We are experiencing an epidemic of eating disorders in our country. Eating disorder rates have significantly increased during the pandemic. Hospitals are full and there are long waiting times for inpatient and residential care for eating disorders. In my practice in Raleigh and in Elizabeth’s practice in the Washington, DC area, we have seen an unprecedented number of calls from individuals seeking eating disorders treatment for themselves or their child. We have a long waiting list. We’ve never had a waiting list before.
Need for Eating Disorder Treatment
Because of this increase in need for eating disorder care, individuals are not able to access the eating disorders treatment they need. Parents with children with life threatening eating disorders are desperate to get themselves and their children the help they need. A Michigan study showed that admissions of adolescents with eating disorders have more than doubled over the course of the pandemic. Simone Seitz, Executive Director of Carolina Resource Center for Eating Disorders explains this impact, “As a nonprofit resource and referral organization, Carolina Resource Center for Eating Disorders has definitely felt the significant impacts of the pandemic. When comparing the calls to our Helpline from September 2019-20 to September 2020-21, there has been an alarming increase of 63% in volume. This is in addition to working through the difficulties of more people presenting with (and the rapid onset of) symptoms/behaviors, severity, and connection to care.” We have a crisis and few people are discussing it.
“Alarming” Weight Gain?
Instead, the CDC released last week a fear mongering report about the increase in weight gain rates among children during the pandemic. A CDC representative said the increase in weight gain which is noted to be 2-6#, depending on the prepandemic BMI categories per their report, was “alarming.” We have collectively been through and continue to go through a global pandemic. Nearly 700,000 Americans have died from COVID-19 and we have all, especially our children, had our lives turned upside down. Focusing on this weight gain among the survivors of the pandemic is nothing more than fatphobia. Calling this weight gain “alarming” not only misses the mark, but contributes to the truly alarming mental health crisis that our children are experiencing. Why isn’t the CDC discussing the increase in eating disorder rates? A focus on weight only fuels fear and confusion about weight gain and is a contributing factor to the development of eating disorders.
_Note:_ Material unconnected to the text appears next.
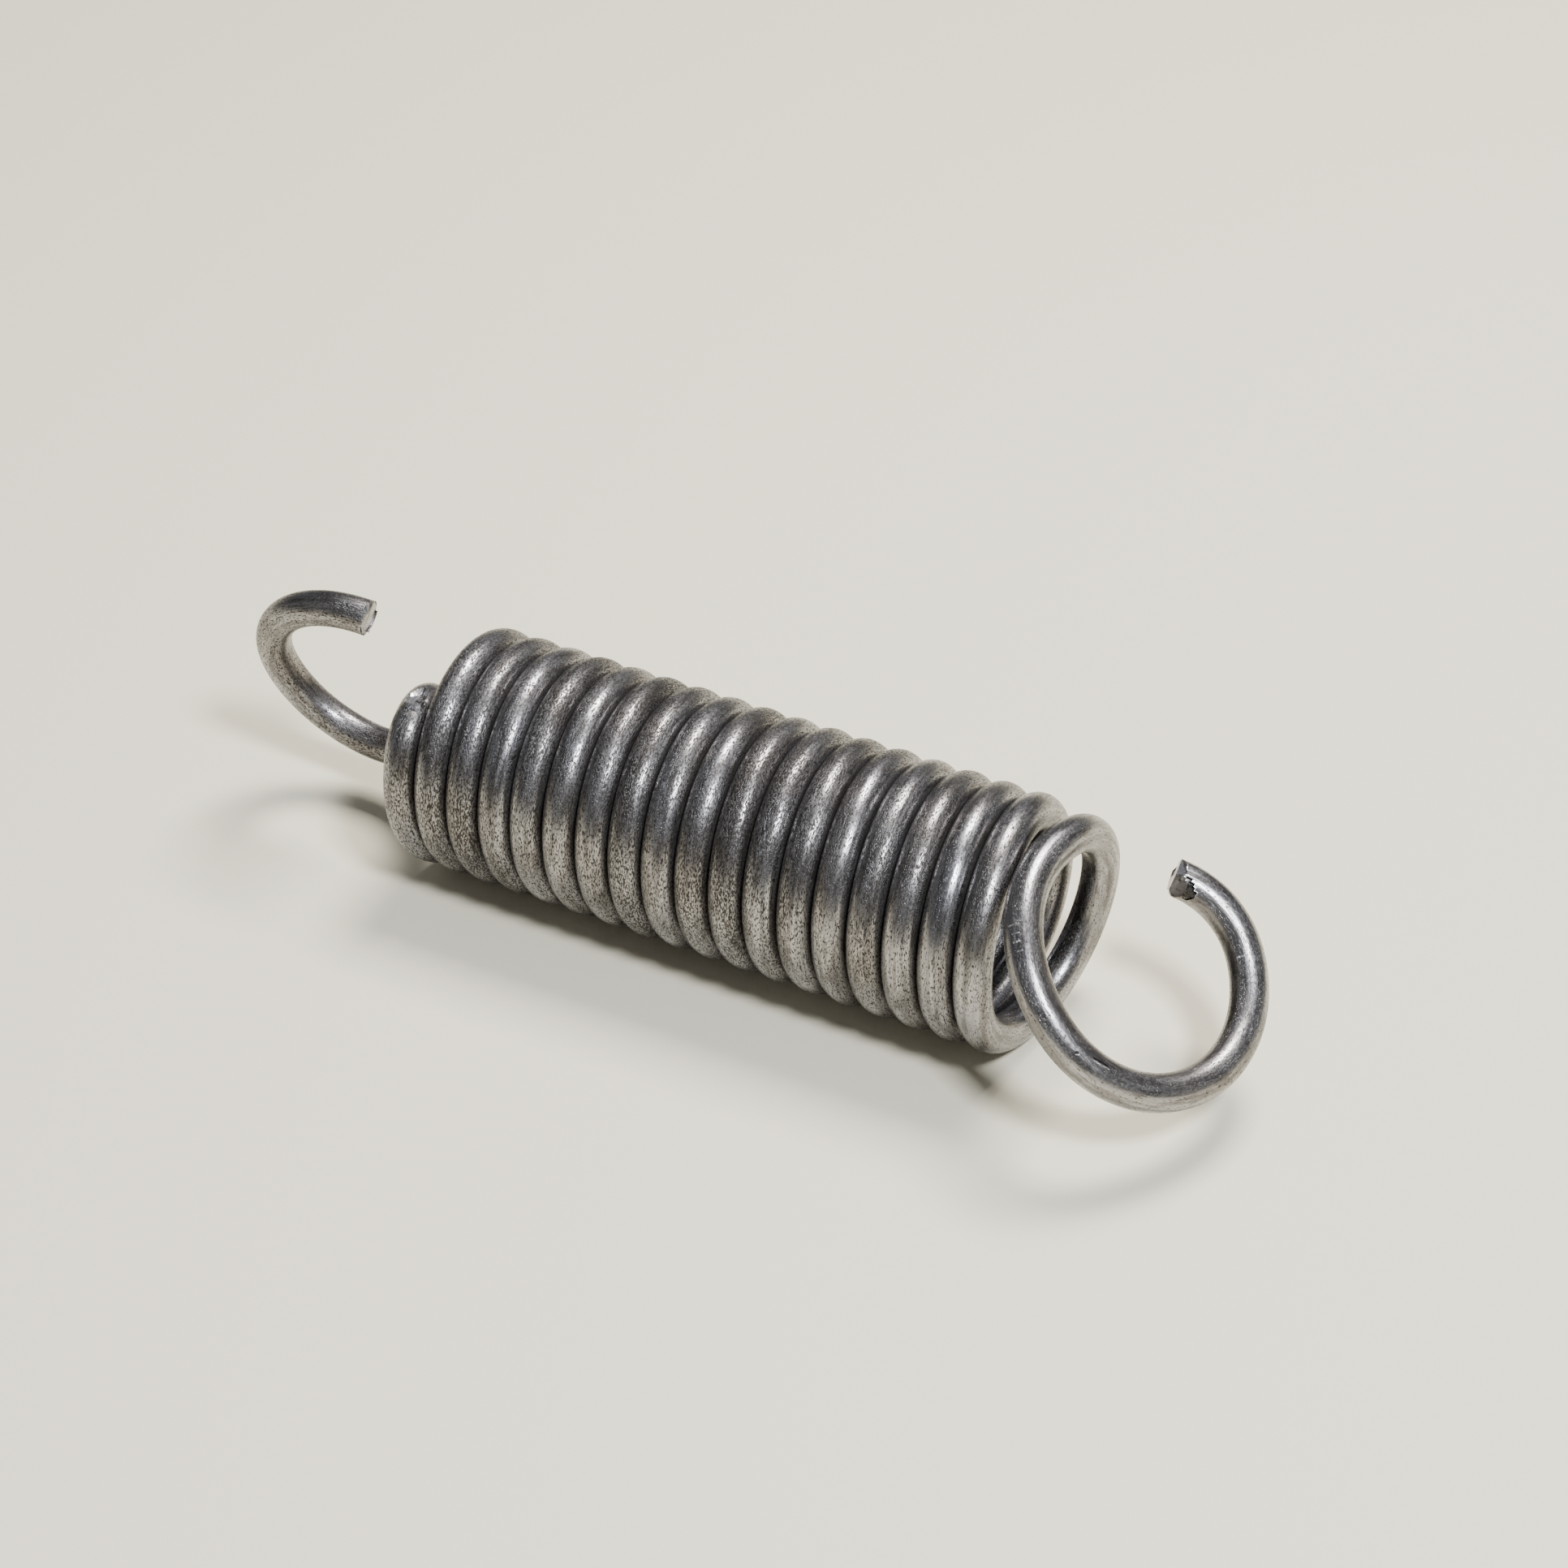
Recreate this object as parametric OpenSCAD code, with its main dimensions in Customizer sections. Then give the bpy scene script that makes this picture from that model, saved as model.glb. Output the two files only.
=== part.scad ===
// Extension spring: one length of round steel wire, close wound, with a hook at each end.
// X runs along the coil and Z is up. The origin is on the coil's axis, half way along the coil.
// The wire's centreline is a chain of circular arcs, each leaving along the last one's tangent.
// The near end is the +X one, whose end turn stands open. The far end is bent straight into its hook.

/* [Wire and coil] */
// wire diameter
wire_d = 2; // [1.2:0.05:2.4]
// diameter of the coil, measured at the wire's centreline
coil_d = 11.7; // [10:0.1:16]
// turns in the close-wound coil
turns = 17.25; // [5:0.25:25]
// step along the axis for one turn, as a share of the wire's diameter
pitch_ratio = 1.015; // [1.01:0.005:1.3]
// roll of the whole spring about the coil's axis
roll = 17; // [0:1:360]

/* [Near hook] */
// Every size in this section and the next is a share of the coil's centreline radius.
// size of the open end turn
near_turn_size = 0.983; // [0.9:0.001:1.1]
// sweep of the open end turn, in degrees
near_turn_sweep = 207; // [190:1:240]
// lean of the end turn out of the coil, in leans of one coil turn
near_turn_lean = 1.01; // [0.9:0.01:3]
// size of the bend between the end turn and the hook
near_bend_size = 1.256; // [1.1:0.001:1.5]
// sweep of that bend, in degrees
near_bend_sweep = 86; // [70:1:120]
// twist of that bend out of the end turn's plane, in degrees
near_bend_twist = 53.5; // [45:0.5:65]
// size of the hook
near_hook_size = 1.094; // [0.9:0.001:1.4]
// sweep of the hook, in degrees
near_hook_sweep = 156; // [100:1:180]
// twist of the hook out of the bend's plane, in degrees
near_hook_twist = 8.5; // [-20:0.5:20]
// size of the hook's closing end
near_tip_size = 0.932; // [0.8:0.001:1.3]
// sweep of the hook's closing end, in degrees
near_tip_sweep = 56; // [20:1:90]
// twist of the closing end out of the hook's plane, in degrees
near_tip_twist = -22.5; // [-40:0.5:10]

/* [Far hook] */
// size of the sharp bend off the coil
far_bend_size = 0.427; // [0.38:0.001:0.55]
// sweep of the sharp bend, in degrees
far_bend_sweep = 131; // [115:1:140]
// twist of the sharp bend out of the coil's last turn, in degrees
far_bend_twist = 5.5; // [0:0.5:15]
// size of the arm that crosses the coil's end
far_arm_size = 1.299; // [1.1:0.001:1.9]
// sweep of the arm, in degrees
far_arm_sweep = 36; // [20:1:90]
// twist of the arm out of the sharp bend's plane, in degrees
far_arm_twist = 97; // [85:0.5:110]
// size of the hook
far_hook_size = 0.932; // [0.8:0.001:1.2]
// sweep of the hook, in degrees
far_hook_sweep = 150; // [90:1:180]
// twist of the hook out of the arm's plane, in degrees
far_hook_twist = 5; // [-20:0.5:20]
// size of the hook's closing end
far_tip_size = 0.983; // [0.75:0.001:1.1]
// sweep of the hook's closing end, in degrees
far_tip_sweep = 96; // [20:1:130]
// twist of the closing end out of the hook's plane, in degrees
far_tip_twist = 9.5; // [-20:0.5:30]

/* [Hidden] */
pitch = wire_d * pitch_ratio;
// A half turn is half a torus, leaning so that its two ends lie half a pitch apart along X.
lean = atan(pitch / 2 / coil_d);
half_turn_r = coil_d / 2 / cos(lean);
// Each way from the middle, the coil is this many half turns and one last arc.
halves = ceil(turns) - 1;
last_sweep = (turns - halves) * 180;
coil_r = coil_d / 2;
// every arc as [centreline radius, sweep, twist about the wire before it starts]
coil_arcs = [
    for (k = [0 : halves]) [half_turn_r, k < halves ? 180 : last_sweep, k == 0 ? lean : 2 * lean]
];
near_arcs = [
    [near_turn_size * coil_r, near_turn_sweep, near_turn_lean * lean],
    [near_bend_size * coil_r, near_bend_sweep, near_bend_twist],
    [near_hook_size * coil_r, near_hook_sweep, near_hook_twist],
    [near_tip_size * coil_r, near_tip_sweep, near_tip_twist]
];
far_arcs = [
    [far_bend_size * coil_r, far_bend_sweep, far_bend_twist],
    [far_arm_size * coil_r, far_arm_sweep, far_arm_twist],
    [far_hook_size * coil_r, far_hook_sweep, far_hook_twist],
    [far_tip_size * coil_r, far_tip_sweep, far_tip_twist]
];
// Two arcs stop this far short of their joint,
joint_gap = 0.01;
// and a ball in the wire, proud by this much, makes them one piece.
ball_proud = 0.006;

// the frame [point, tangent, direction to the centre] twisted about its tangent
function twisted(f, a) = [f[0], f[1], f[2] * cos(a) + cross(f[1], f[2]) * sin(a)];
// the frame at the far end of an arc
function after(f, r, a) = [
    f[0] + r * (sin(a) * f[1] + (1 - cos(a)) * f[2]),
    cos(a) * f[1] + sin(a) * f[2],
    cos(a) * f[2] - sin(a) * f[1]
];

// carries its children from the XY plane, centred on the arc, to the arc's place
module placed(f, r)
{
    c = f[0] + r * f[2];
    z = cross(f[1], f[2]);
    multmatrix([
        [-f[2][0], f[1][0], z[0], c[0]],
        [-f[2][1], f[1][1], z[1], c[1]],
        [-f[2][2], f[1][2], z[2], c[2]],
        [0, 0, 0, 1]
    ])
        children();
}

// an arc of wire, a hair short at each end
module arc(r, sweep)
{
    short = joint_gap / r * 180 / PI;
    rotate([0, 0, short])
        rotate_extrude(angle = sweep - 2 * short, $fn = 96)
            translate([r, 0])
                circle(d = wire_d, $fn = 48);
}

// the ball that joins the arc's start to the arc before it
module ball(r)
{
    translate([r, 0, 0])
        rotate([90, 0, 0])
            sphere(d = wire_d + 2 * ball_proud, $fn = 48);
}

// draws the arcs one after another from the frame f
module chain(f, arcs, first, i = 0)
{
    if (i < len(arcs)) {
        r = arcs[i][0];
        sweep = arcs[i][1];
        g = twisted(f, arcs[i][2]);
        placed(g, r) {
            arc(r, sweep);
            if (i > 0 || first)
                ball(r);
        }
        chain(after(g, r, sweep), arcs, first, i + 1);
    }
}

// one long piece of wire, drawn from the middle of the coil out to each hook
module spring()
{
    color([0.5, 0.5, 0.52])
        for (way = [1, -1]) {
            out = [0, cos(roll), sin(roll)];
            along = [0, -sin(roll), cos(roll)];
            arcs = concat(coil_arcs, way > 0 ? near_arcs : far_arcs);
            chain([coil_r * out, way * along, -out], arcs, way > 0);
        }
}

spring();
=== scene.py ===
"""Looks of a close-wound extension spring: drawn steel wire with a hand-bent hook at each end."""

import math

import bpy
import bmesh
from bpy.props import FloatProperty, FloatVectorProperty, IntProperty, PointerProperty
from bpy.types import Operator, Panel, PropertyGroup
from mathutils import Matrix, Vector


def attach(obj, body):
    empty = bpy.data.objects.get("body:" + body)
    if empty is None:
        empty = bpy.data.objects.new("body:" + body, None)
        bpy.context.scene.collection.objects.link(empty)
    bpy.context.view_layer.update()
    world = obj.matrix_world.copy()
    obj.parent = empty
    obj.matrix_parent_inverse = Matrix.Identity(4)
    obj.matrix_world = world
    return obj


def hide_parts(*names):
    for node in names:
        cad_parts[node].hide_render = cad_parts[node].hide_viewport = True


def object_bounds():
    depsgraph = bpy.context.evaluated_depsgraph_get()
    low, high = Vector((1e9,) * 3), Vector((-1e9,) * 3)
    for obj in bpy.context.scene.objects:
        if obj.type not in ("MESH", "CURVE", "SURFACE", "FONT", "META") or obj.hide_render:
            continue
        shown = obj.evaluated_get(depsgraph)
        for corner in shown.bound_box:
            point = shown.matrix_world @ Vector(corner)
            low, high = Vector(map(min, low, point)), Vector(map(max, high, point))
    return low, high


bl_info = {
    "name": "Extension Spring",
    "version": (1, 0, 0),
    "blender": (4, 5, 0),
    "location": "3D View > Sidebar > Spring",
    "description": "Models an extension spring in drawn steel wire and a plain stage for it",
    "category": "Add Mesh",
}

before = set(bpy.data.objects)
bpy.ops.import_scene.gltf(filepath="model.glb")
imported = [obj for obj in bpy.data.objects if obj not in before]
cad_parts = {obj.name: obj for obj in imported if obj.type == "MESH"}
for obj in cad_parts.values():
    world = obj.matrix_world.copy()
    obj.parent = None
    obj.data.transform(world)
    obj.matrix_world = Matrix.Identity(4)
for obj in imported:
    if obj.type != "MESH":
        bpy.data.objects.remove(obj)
CAD_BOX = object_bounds()

MM = 0.001
NODE = "spring"

# The arcs past the coil, each as size in coil radii, sweep and twist out of the last plane.
# The near end turn's twist is counted in leans of one coil turn.
NEAR_TURN = (0.983, 207, 1.01)
NEAR_ARCS = [(1.256, 86, 53.5), (1.094, 156, 8.5), (0.932, 56, -22.5)]
FAR_ARCS = [(0.427, 131, 5.5), (1.299, 36, 97), (0.932, 150, 5), (0.983, 96, 9.5)]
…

Why an increase in eating disorders?
There are many potential reasons for this increase. Individuals’ daily routines have been upended. As a society we are more isolated and have less personal connections. With excess time on our hands, some turn to eating disorder behaviors as a way to cope with anxiety, depression and isolation. Many teenagers went from having a variety of activities and social interactions, to having events canceled and a lot of time alone. This lack of control and change in physical and social activity, coupled with a society’s fear of weight gain, has made a perfect storm for eating disorders to thrive. As soon as the pandemic started, there was media messaging about the “quarantine 15” and concern about “what if people gained weight” during the pandemic. Children heard that. Trauma and food insecurity are also playing a significant role in the increase in eating disorder incidence.
When to be concerned.
Unfortunately, eating disorder behaviors are often celebrated in our society, making it confusing to know when to be concerned about someone’s eating or exercise behaviors. Dieting and weight loss is often complemented. Exercise can be a positive coping mechanism, unless it is underfueled or becomes compulsive and harmful to the exerciser’s life. “Eating healthier” can seem like a self-care strategy, but for some it means not eating adequately, leading to food thoughts and obsession. As a parent, how do you know if your teen is being ‘healthy’ or developing concerning behaviors?
Here are some behaviors to look out for:
- Cutting out an entire food group (including wanting to go vegetarian or vegan)
- Not eating with others.
- Weighing frequently.
- Having trouble eating what the family is eating.
- Needing to control what they are eating or strictly plan it out. Not being flexible.
- Although not a behavior, weight loss in a child or teen.
- Food disappearing from the kitchen or finding evidence of sneak eating.
- Not being able to take a break from exercise or becoming anxious when not able to exercise.
- Counting calories, tracking exercise
- Refusing to eat foods they used to love
- Negative body image
- Changes in mood and/or energy level
- Skipping meals
- Cooking food for others but not eating what they prepare
Concerned? What should I do?
If you are concerned about your child’s eating or exercise, it can feel confusing about whether to be concerned or what to do.
Here are a few steps if you are worried about your child’s eating or exercise:
- Express your concern. We usually recommend to do this at a time that is not an eating time. Tell them that you care about them and are worried.
- Seek out support. As a start, talk to your pediatrician about your concerns and ask for referrals to trusted professionals. There are also organizations such as Carolina Resource Center for ED and the Alliance for Eating Disorders who can connect you with trained professionals.
- Set loving, supportive boundaries. As a parent, if you believe your child is skipping meals, it’s okay to tell them they need to eat meals with you. If you’re worried they are exercising too much, it’s okay to put structure around how much they exercise. We all need loving, supportive boundaries to feel safe. And having a parent step in with appropriate structure is often needed and a step towards getting better.